* [What is being asked] Write out the whole of the material exactly.

* [Given material]

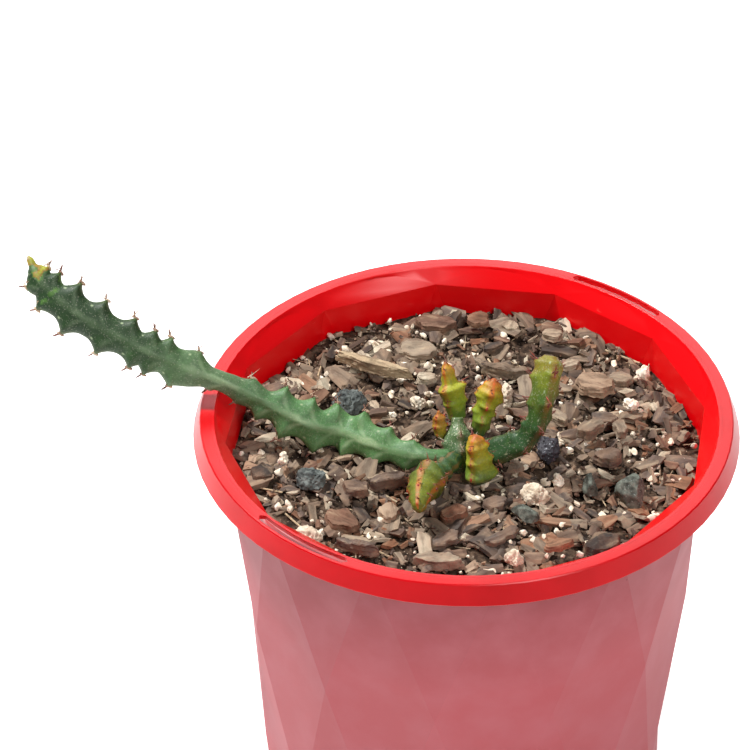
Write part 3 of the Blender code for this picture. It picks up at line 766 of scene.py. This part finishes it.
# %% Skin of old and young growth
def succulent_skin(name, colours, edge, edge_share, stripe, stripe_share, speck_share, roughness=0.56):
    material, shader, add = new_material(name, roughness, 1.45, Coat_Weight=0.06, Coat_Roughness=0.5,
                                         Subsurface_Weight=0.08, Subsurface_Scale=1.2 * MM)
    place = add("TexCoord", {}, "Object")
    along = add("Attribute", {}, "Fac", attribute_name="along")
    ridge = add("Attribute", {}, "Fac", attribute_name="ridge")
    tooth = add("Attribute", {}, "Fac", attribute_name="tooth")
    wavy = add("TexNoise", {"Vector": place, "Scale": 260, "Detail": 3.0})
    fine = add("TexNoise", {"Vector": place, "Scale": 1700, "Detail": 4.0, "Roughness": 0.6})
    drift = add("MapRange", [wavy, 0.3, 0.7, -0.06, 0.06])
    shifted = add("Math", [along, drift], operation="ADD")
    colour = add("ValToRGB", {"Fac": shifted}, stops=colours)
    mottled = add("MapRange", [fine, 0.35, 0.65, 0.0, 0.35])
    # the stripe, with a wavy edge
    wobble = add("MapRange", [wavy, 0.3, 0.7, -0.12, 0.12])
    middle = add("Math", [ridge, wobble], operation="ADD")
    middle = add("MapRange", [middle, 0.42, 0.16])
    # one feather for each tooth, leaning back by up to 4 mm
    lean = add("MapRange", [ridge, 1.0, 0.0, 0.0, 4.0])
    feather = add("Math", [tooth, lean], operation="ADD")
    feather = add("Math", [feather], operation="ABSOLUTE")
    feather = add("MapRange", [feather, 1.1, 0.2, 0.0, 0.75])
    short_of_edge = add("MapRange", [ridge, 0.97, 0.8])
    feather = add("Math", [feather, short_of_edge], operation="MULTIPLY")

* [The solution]
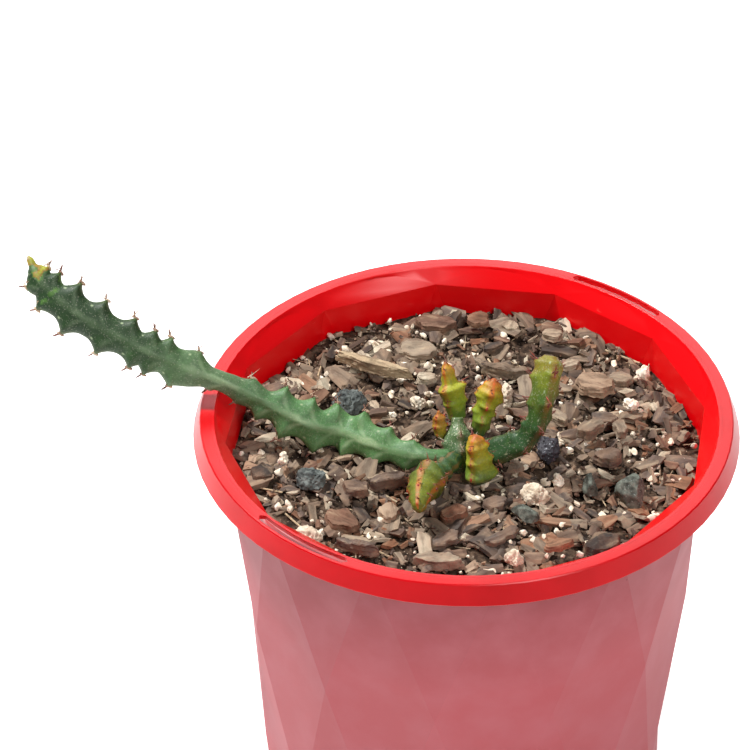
Write part 3 of the Blender code for this picture. It picks up at line 766 of scene.py. This part finishes it.
# %% Skin of old and young growth
def succulent_skin(name, colours, edge, edge_share, stripe, stripe_share, speck_share, roughness=0.56):
    material, shader, add = new_material(name, roughness, 1.45, Coat_Weight=0.06, Coat_Roughness=0.5,
                                         Subsurface_Weight=0.08, Subsurface_Scale=1.2 * MM)
    place = add("TexCoord", {}, "Object")
    along = add("Attribute", {}, "Fac", attribute_name="along")
    ridge = add("Attribute", {}, "Fac", attribute_name="ridge")
    tooth = add("Attribute", {}, "Fac", attribute_name="tooth")
    wavy = add("TexNoise", {"Vector": place, "Scale": 260, "Detail": 3.0})
    fine = add("TexNoise", {"Vector": place, "Scale": 1700, "Detail": 4.0, "Roughness": 0.6})
    drift = add("MapRange", [wavy, 0.3, 0.7, -0.06, 0.06])
    shifted = add("Math", [along, drift], operation="ADD")
    colour = add("ValToRGB", {"Fac": shifted}, stops=colours)
    mottled = add("MapRange", [fine, 0.35, 0.65, 0.0, 0.35])
    # the stripe, with a wavy edge
    wobble = add("MapRange", [wavy, 0.3, 0.7, -0.12, 0.12])
    middle = add("Math", [ridge, wobble], operation="ADD")
    middle = add("MapRange", [middle, 0.42, 0.16])
    # one feather for each tooth, leaning back by up to 4 mm
    lean = add("MapRange", [ridge, 1.0, 0.0, 0.0, 4.0])
    feather = add("Math", [tooth, lean], operation="ADD")
    feather = add("Math", [feather], operation="ABSOLUTE")
    feather = add("MapRange", [feather, 1.1, 0.2, 0.0, 0.75])
    short_of_edge = add("MapRange", [ridge, 0.97, 0.8])
    feather = add("Math", [feather, short_of_edge], operation="MULTIPLY")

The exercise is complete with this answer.